WHAT IS NEEDED:
Your task is to return, exactly, the run of lines starting at the line holding "z in on_both_sides(REAR_SCREWS)])" and ending at the line holding "if empty is", both ends included and no other lines.

GIVEN INFORMATION:
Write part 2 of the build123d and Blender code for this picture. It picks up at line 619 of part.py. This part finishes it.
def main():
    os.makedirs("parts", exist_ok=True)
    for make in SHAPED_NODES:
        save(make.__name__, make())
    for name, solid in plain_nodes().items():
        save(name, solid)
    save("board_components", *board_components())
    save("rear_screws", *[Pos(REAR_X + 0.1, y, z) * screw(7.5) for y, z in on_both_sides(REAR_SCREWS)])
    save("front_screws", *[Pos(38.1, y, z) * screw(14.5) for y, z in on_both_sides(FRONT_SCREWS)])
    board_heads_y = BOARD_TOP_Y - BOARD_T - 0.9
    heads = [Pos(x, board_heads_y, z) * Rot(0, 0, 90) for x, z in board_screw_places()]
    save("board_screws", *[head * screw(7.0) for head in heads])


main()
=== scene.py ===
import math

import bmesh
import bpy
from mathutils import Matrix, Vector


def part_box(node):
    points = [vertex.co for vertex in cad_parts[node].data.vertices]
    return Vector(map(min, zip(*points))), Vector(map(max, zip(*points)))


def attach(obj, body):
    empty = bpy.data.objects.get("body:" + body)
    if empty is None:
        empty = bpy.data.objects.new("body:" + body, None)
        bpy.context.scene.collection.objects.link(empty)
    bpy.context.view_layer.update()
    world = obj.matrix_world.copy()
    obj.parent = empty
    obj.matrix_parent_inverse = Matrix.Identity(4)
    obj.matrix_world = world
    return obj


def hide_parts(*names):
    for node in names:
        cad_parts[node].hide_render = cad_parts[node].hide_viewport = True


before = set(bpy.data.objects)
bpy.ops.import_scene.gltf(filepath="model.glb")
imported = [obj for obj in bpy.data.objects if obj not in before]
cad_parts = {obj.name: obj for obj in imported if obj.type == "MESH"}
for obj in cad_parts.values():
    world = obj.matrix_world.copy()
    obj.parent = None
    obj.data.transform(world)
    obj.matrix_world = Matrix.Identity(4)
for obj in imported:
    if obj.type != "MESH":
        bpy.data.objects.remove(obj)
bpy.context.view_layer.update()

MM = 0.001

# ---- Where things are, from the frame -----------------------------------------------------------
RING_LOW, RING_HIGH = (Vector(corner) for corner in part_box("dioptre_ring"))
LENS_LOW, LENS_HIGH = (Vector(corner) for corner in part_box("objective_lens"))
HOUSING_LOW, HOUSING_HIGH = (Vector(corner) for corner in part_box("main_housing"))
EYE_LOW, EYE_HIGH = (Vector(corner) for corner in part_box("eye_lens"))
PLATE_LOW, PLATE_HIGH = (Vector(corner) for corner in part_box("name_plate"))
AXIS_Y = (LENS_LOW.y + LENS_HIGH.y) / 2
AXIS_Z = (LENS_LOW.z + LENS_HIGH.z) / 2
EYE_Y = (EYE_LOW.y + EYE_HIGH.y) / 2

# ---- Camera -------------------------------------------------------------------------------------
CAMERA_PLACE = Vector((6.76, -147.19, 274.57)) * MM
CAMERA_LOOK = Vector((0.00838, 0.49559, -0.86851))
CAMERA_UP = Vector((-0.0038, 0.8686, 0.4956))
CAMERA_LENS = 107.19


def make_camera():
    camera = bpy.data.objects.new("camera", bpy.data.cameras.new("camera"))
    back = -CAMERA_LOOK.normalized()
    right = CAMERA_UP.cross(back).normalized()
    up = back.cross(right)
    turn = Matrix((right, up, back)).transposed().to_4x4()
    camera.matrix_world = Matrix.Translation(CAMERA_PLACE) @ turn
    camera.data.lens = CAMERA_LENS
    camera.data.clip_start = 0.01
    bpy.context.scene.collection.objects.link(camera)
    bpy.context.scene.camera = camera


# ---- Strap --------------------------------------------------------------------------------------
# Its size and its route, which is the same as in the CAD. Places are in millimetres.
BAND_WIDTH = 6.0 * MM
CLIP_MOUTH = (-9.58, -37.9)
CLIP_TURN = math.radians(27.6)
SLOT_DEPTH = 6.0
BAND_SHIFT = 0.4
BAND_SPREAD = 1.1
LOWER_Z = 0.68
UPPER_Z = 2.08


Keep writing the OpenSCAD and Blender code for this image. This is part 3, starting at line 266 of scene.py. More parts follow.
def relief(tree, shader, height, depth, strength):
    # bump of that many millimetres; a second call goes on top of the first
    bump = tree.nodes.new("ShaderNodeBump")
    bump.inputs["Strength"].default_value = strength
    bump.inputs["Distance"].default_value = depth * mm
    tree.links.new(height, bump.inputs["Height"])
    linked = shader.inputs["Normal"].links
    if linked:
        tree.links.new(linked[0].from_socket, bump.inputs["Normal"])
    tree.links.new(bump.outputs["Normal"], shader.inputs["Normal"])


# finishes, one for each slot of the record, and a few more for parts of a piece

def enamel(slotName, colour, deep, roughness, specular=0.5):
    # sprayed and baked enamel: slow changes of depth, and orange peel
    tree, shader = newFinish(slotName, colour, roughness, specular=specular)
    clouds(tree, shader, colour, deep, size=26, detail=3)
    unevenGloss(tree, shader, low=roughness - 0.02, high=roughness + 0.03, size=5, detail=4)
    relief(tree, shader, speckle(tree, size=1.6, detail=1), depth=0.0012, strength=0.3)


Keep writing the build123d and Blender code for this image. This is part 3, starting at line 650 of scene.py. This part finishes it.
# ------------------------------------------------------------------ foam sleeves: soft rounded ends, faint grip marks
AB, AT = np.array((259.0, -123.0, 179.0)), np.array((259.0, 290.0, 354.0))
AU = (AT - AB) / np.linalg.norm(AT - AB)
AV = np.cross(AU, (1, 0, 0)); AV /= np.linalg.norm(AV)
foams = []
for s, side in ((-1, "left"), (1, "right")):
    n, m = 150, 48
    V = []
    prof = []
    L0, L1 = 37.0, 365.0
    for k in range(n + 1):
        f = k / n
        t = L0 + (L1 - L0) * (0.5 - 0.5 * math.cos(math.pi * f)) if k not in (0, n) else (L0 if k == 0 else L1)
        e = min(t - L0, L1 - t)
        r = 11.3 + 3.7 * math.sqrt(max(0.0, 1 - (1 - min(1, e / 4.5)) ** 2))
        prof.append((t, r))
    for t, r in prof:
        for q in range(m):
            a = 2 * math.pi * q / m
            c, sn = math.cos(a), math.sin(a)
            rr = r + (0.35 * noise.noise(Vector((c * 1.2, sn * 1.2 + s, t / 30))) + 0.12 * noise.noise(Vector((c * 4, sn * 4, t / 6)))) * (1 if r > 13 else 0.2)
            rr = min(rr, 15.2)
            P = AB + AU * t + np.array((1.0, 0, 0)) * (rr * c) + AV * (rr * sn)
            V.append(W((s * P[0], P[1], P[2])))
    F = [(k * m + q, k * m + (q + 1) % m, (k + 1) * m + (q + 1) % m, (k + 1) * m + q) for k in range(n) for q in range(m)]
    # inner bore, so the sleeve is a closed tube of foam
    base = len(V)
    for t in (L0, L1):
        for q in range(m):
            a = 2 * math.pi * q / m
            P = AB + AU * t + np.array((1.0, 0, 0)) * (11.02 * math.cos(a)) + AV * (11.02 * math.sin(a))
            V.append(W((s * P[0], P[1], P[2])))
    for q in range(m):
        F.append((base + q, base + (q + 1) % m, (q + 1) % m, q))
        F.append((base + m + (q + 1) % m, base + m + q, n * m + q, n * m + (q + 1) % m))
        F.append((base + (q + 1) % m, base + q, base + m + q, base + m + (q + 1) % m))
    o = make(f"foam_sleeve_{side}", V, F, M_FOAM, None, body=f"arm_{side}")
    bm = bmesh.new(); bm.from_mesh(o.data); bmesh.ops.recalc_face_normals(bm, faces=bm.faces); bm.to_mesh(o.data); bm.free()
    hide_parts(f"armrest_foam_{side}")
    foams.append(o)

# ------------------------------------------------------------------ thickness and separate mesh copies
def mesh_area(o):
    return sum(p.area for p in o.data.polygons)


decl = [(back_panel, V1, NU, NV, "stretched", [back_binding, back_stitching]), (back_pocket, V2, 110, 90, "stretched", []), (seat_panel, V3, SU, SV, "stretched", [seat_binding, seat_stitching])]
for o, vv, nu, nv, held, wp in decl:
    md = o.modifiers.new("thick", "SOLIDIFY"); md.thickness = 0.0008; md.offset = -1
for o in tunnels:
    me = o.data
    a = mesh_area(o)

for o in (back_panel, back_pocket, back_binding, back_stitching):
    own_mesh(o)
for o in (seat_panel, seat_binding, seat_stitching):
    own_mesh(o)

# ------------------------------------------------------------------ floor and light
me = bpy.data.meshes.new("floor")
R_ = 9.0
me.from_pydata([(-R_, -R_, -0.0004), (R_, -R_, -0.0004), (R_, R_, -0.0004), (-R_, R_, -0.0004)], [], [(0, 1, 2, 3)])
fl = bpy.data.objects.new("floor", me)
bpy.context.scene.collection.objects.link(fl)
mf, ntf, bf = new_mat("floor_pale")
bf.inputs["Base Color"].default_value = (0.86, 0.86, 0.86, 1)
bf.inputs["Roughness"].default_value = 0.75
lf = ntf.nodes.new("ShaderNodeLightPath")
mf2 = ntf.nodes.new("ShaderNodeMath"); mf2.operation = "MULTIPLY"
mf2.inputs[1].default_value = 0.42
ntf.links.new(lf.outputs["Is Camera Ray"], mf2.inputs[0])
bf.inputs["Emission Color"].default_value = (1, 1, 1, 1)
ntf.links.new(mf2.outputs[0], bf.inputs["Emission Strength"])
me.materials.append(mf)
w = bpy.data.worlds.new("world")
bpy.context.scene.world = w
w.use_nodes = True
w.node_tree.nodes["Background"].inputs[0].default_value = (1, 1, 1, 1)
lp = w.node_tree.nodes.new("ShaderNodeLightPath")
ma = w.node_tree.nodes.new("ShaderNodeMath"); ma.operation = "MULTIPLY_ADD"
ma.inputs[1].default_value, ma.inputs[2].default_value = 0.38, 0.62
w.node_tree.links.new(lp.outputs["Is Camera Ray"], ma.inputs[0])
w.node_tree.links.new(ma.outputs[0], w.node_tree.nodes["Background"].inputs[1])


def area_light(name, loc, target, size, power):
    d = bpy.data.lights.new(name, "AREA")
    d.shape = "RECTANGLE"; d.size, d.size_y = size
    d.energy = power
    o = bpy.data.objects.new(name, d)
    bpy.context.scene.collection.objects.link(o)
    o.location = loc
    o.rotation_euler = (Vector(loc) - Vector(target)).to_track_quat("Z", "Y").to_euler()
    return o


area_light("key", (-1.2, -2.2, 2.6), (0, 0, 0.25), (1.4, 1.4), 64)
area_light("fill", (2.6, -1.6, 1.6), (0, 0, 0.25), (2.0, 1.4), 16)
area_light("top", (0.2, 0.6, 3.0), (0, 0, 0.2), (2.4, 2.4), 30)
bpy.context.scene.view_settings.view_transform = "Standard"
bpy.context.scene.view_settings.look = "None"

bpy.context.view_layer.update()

WRITTEN SOLUTION:
    save("rear_screws", *[Pos(REAR_X + 0.1, y, z) * screw(7.5) for y, z in on_both_sides(REAR_SCREWS)])
    save("front_screws", *[Pos(38.1, y, z) * screw(14.5) for y, z in on_both_sides(FRONT_SCREWS)])
    board_heads_y = BOARD_TOP_Y - BOARD_T - 0.9
    heads = [Pos(x, board_heads_y, z) * Rot(0, 0, 90) for x, z in board_screw_places()]
    save("board_screws", *[head * screw(7.0) for head in heads])


main()
=== scene.py ===
import math

import bmesh
import bpy
from mathutils import Matrix, Vector


def part_box(node):
    points = [vertex.co for vertex in cad_parts[node].data.vertices]
    return Vector(map(min, zip(*points))), Vector(map(max, zip(*points)))


def attach(obj, body):
    empty = bpy.data.objects.get("body:" + body)
    if empty is None:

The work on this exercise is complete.